Copy out all of the data below with no alterations.
--- Start COLLECTED MATERIAL ---
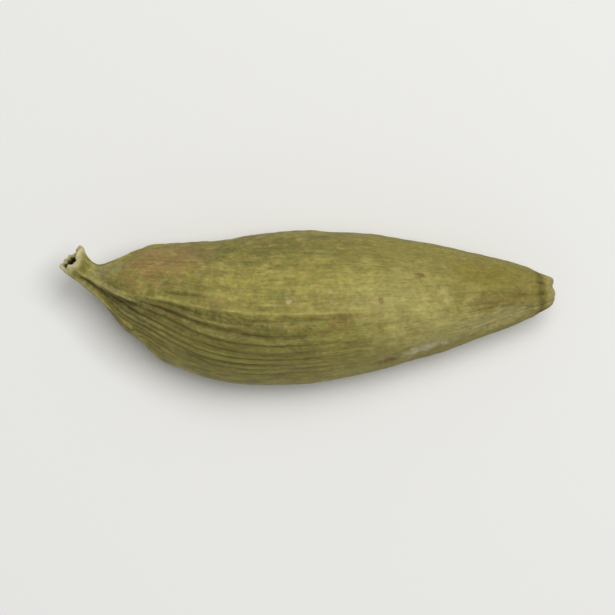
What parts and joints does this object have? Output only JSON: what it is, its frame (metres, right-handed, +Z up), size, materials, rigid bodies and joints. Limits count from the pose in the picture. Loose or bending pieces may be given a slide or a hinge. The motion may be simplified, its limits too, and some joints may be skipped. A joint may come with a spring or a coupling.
{
  "type": "green cardamom pod",
  "caption": "Whole dried green cardamom pod: a ribbed, three-sided, closed spice husk with a hollow stalk stub and a puckered tip, lying on its belly.",
  "frame": {"origin": "on the surface that the pod lies on, under the middle of the pod's box", "axes": "+X runs along the pod from its stalk stub to its puckered tip, +Y across it towards the smoother side, where the stub points, and +Z up, out of the uppermost ridge"},
  "size_m": [0.0218, 0.0068, 0.006],
  "materials": {
    "dried_green_husk": "matte"
  },
  "bodies": {
    "root": {"cardamom_pod": "dried_green_husk"}
  },
  "joints": []
}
--- End COLLECTED MATERIAL ---
**WORKED ANSWER**
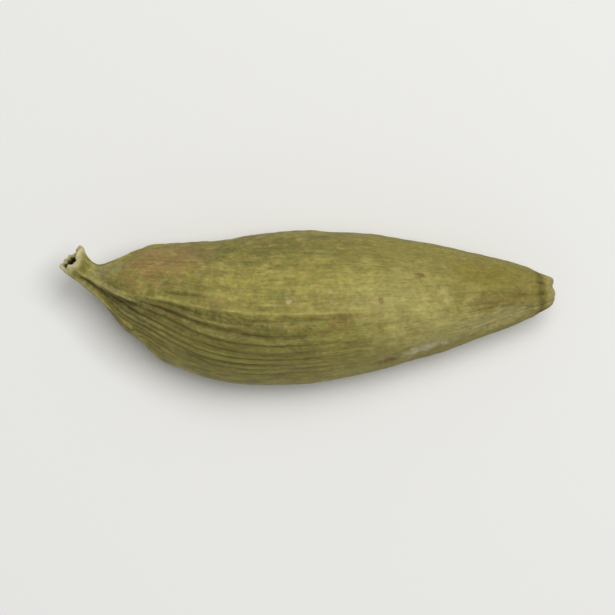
What parts and joints does this object have? Output only JSON: what it is, its frame (metres, right-handed, +Z up), size, materials, rigid bodies and joints. Limits count from the pose in the picture. Loose or bending pieces may be given a slide or a hinge. The motion may be simplified, its limits too, and some joints may be skipped. A joint may come with a spring or a coupling.
{
  "type": "green cardamom pod",
  "caption": "Whole dried green cardamom pod: a ribbed, three-sided, closed spice husk with a hollow stalk stub and a puckered tip, lying on its belly.",
  "frame": {"origin": "on the surface that the pod lies on, under the middle of the pod's box", "axes": "+X runs along the pod from its stalk stub to its puckered tip, +Y across it towards the smoother side, where the stub points, and +Z up, out of the uppermost ridge"},
  "size_m": [0.0218, 0.0068, 0.006],
  "materials": {
    "dried_green_husk": "matte"
  },
  "bodies": {
    "root": {"cardamom_pod": "dried_green_husk"}
  },
  "joints": []
}